2) The direction of the show's comedy had changed away from what mainstream people wanted. While I probably wouldn't even be a fan of O&A without Norton, he's probably to blame for them moving from mainstream comedy to cringe/insult comedy. It's not a coincidence that guys like Bob Kelly and Vos became regulars, while at WNEW the comedians (prior to Norton) were basically whoever was doing well at the time: guys like Brian Regan, Frank Caliendo, Jim Gaffigan, Jim Breur. Maybe not what a current or die hard fan would like, but fairly mainstream kind of guys. Also, O&A themselves were now rich and did not have relatable anecdotes or a similar lifestyle to their audience.

3) The FCC was much more aggressive at that time, so even stuff they did at WNEW previously was unacceptable at CBS.

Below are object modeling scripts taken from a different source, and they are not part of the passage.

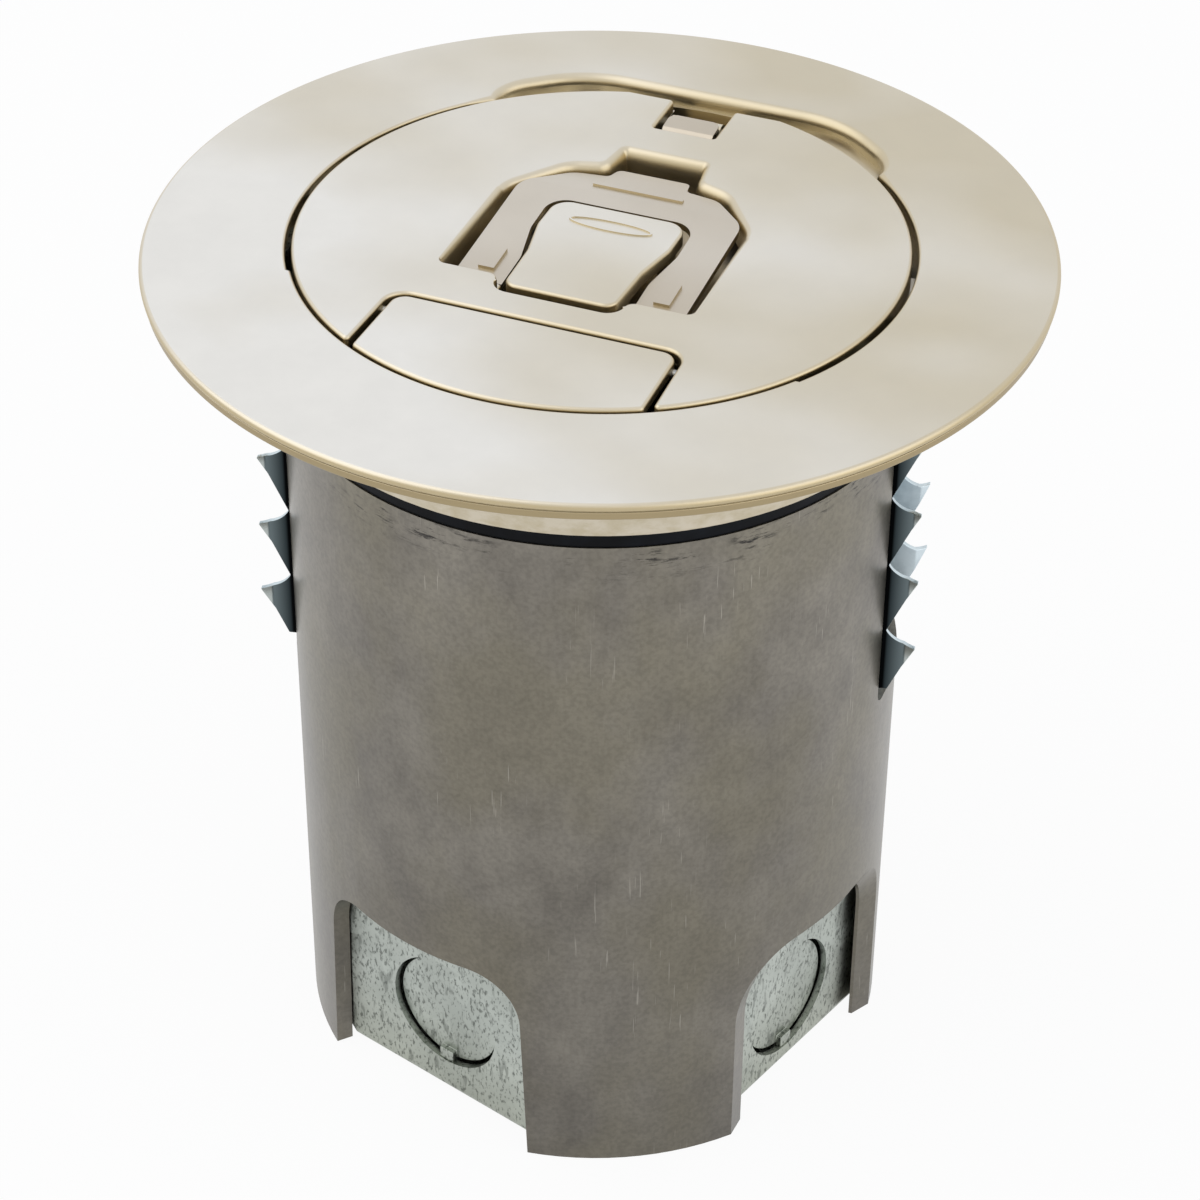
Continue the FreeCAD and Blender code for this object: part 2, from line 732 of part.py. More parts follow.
def egress_door():
    plate = prism(door_outline(), lid_under + 0.8, lid_top).common(lid_circle(lid_r, -9, 9))
    lip = prism(door_outline(), lid_rim_bottom, lid_top).common(
        lid_circle(lid_r, -9, 9).cut(lid_circle(lid_r - 2.0, -20, 20)))
    boss = rod_x(door_boss_r, -door_half_w + 0.5, door_half_w - 0.5, door_pin_y, door_pin_z)
    body = joined(plate, lip, boss)
    gap = block(-6, 6, door_pin_y - 2.6, door_pin_y + 2.6, -9, door_pin_z + 1.8)
    body = body.cut(gap)
    return body.cut(rod_x(door_pin_r + run_clear, -40, 40, door_pin_y, door_pin_z))


def door_spring():
    return coil_spring(vec(-5.2, door_pin_y, door_pin_z), vec(1, 0, 0), 10.4, door_pin_r + 0.42, 0.25, 1.3)


def handle_top(y):
    """Height of the lift handle's top surface along Y."""
    if y <= handle_bend_y:
        t = (y - handle_front_y) / (handle_bend_y - handle_front_y)
        return handle_front_top + t * (handle_bend_top - handle_front_top)
    t = (y - handle_bend_y) / (handle_rear_y - handle_bend_y)
    return handle_bend_top + t * (handle_rear_top - handle_bend_top)


def handle_band(y0, y1, rise, drop, x0, x1):
    """Strip that follows the handle's side profile."""
    ys = [y0] + ([handle_bend_y] if y0 < handle_bend_y < y1 else []) + [y1]
    top = [(y, handle_top(y) + rise) for y in ys]
    under = [(y, handle_top(y) - drop) for y in reversed(ys)]
    return side_prism(top + under, x0, x1)


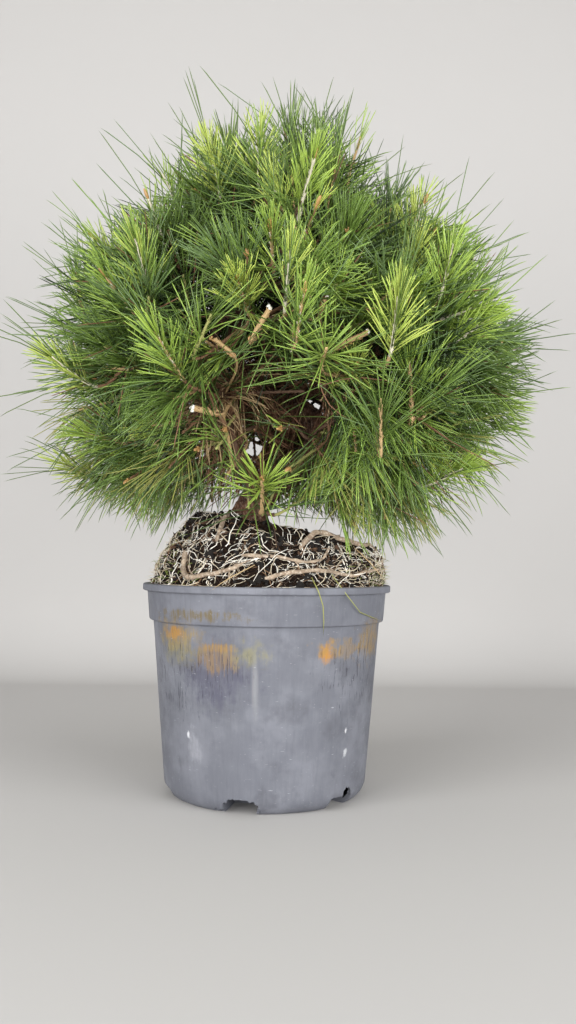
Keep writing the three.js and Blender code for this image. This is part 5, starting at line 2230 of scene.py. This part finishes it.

4) They tried doing 6 hours of radio a day. 6 hours of any type of performance is hard, let alone doing radio material day in and day out. So naturally they had a lot of repetitive bits and segments where they weren't "all in".

Good call on Norton. I like him but he is a huge reason why O+A failed

Tough Crowd is one of the few things I can think of that has that same kind of back-and-forth insult humor that's short, quick, and witty - and that was canceled for low ratings. I can't think of one example where that style of humor has worked for a mainstream audience.

The nuclear fallout from the Janet Jackson superbowl incident pretty much destroyed FM radio. Look around, there is NOTHING out there anymore for regular bullshit talk radio. If you're not doing sports or politics, forget it.

[deleted]

The strict 20 minute breaks with purposeful topics. O&A is meant to flow freely.

because at the time, the public audience really didn't go for hack radio DJs that made up long, boring stories or constantly bombed and tried to say it was a bit, or talked about being a dad.